Added: I realized after I went to bed that there’s a short argument that doesn’t use induction. Let $T$ be a tree with $n$ vertices and $e$ edges. Then $$n=\sum_{k\ge 0}n_k(T)\;,$$ and $$e=\sum_{k\ge 1}kn_k(T)\;,$$ since a non-leaf node with $k$ children produces $k$ edges connecting it to those children. But in any tree $n=1+e$, so $$\sum_{k\ge 0}n_k(T)=n=1+e=1+\sum_{k\ge 1}kn_k(T)\;,$$ and subtracting $\sum\limits_{k\ge 1}n_k(T)$ from both sides leaves $$n_0(T)=1+\sum_{k\ge 1}kn_k(T)-\sum_{k\ge 1}n_k(T)=1+\sum_{k\ge 1}(k-1)n_k(T)\;.$$ I’ve kept the original proof below, however, as it embodies a useful technique.

This can be done by induction on the number of nodes in $T$. It’s clearly true for the tree with just one node, since in that case it says that $1=1$. Suppose that $n>1$, and it’s true for all trees with fewer than $n$ nodes. Let $T$ be a tree with $n$ nodes, and let $v$ be any leaf of $T$. Since $n>1$, $v$ is not the root of $T$; let $u$ be the parent of $v$, and let $m$ be the number of children of $u$. Let $T\,'$ be the tree obtained from $T$ by removing the leaf $v$ and its adjacent edge. There are two possibilities.

If $m=1$, $u$ is a leaf of $T\,'$, and $n_0(T\,')=n_0(T)$. But this is fine: the only vertex whose number of children changed in passing from $T$ to $T\,'$ is $u$, and it had only one child to begin with, so it wasn’t counted in $(1)$ anyway, and therefore $$1+\sum_{k\ge 1}(k-1)n_k(T)=1+\sum_{k\ge 1}(k-1)n_k(T\,')\;.$$ Thus, $$n_0(T\,')=n_0(T)=1+\sum_{k\ge 1}(k-1)n_k(T)=1+\sum_{k\ge 1}(k-1)n_k(T\,')\;,$$ as desired.

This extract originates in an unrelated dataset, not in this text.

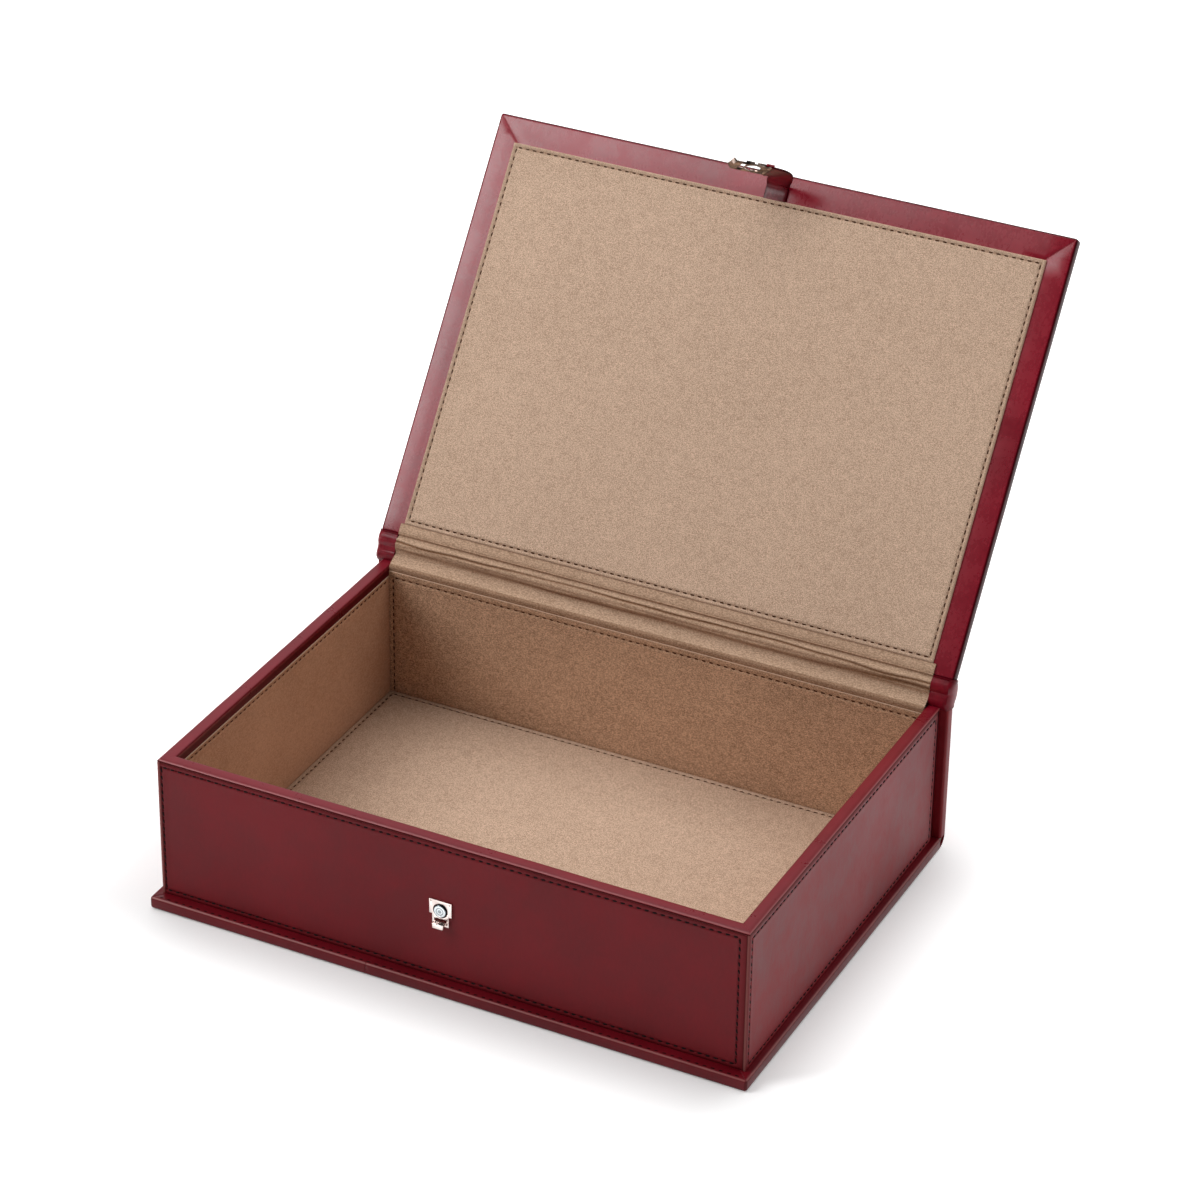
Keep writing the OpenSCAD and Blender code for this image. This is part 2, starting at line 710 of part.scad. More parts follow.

If $m>1$, the tree loses a leaf without gaining one, and $n_0(T)=n_0(T\,')+1$. It also loses a node with $m$ children but gains one with $m-1$ children, so $$n_m(T)=n_m(T\,')+1\;,$$ and $$n_{m-1}(T)=n_{m-1}(T\,')-1\;.$$ Thus,

$$\begin{align*} (m-2)n_{m-1}(T)+(m-1)n_m(T)&=(m-2)\big(n_{m-1}(T\,')-1\big)+(m-1)\big(n_m(T\,')+1\big)\\ &=(m-2)n_{m-1}(T\,')+(m-1)n_m(T\,')+1\;. \end{align*}$$

$n_k(T)=n_k(T\,')$ for $km$, so

$$ \begin{align*} \sum_{k\ge 1}(k-1)n_k(T)&=\sum_{k=1}^{m-2}(k-1)n_k(T)\\ &\qquad\qquad+(m-2)n_{m-1}(T)+(m-1)n_m(T)\\\\ &\qquad\qquad+\sum_{k>m}(k-1)n_k(T)\\ &=\sum_{k=1}^{m-2}(k-1)n_k(T\,')\\ &\qquad\qquad+(m-2)n_{m-1}(T\,')+(m-1)n_m(T\,')\color{red}{+1}\\\\\ &\qquad\qquad+\sum_{k>m}(k-1)n_k(T\,')\\ &=\sum_{k\ge 1}(k-1)n_k(T\,')\color{red}{+1}\;. \end{align*}$$

Thus, $$\begin{align*} n_0(T)=n_0(T\,')+1&=\left(1+\sum_{k\ge 1}(k-1)n_k(T\,')\right)+1\\ &=1+\left(\sum_{k\ge 1}(k-1)n_k(T\,')\color{red}{+1}\right)\\ &=1+\sum_{k\ge 1}(k-1)n_k(T)\;, \end{align*}$$ again as desired.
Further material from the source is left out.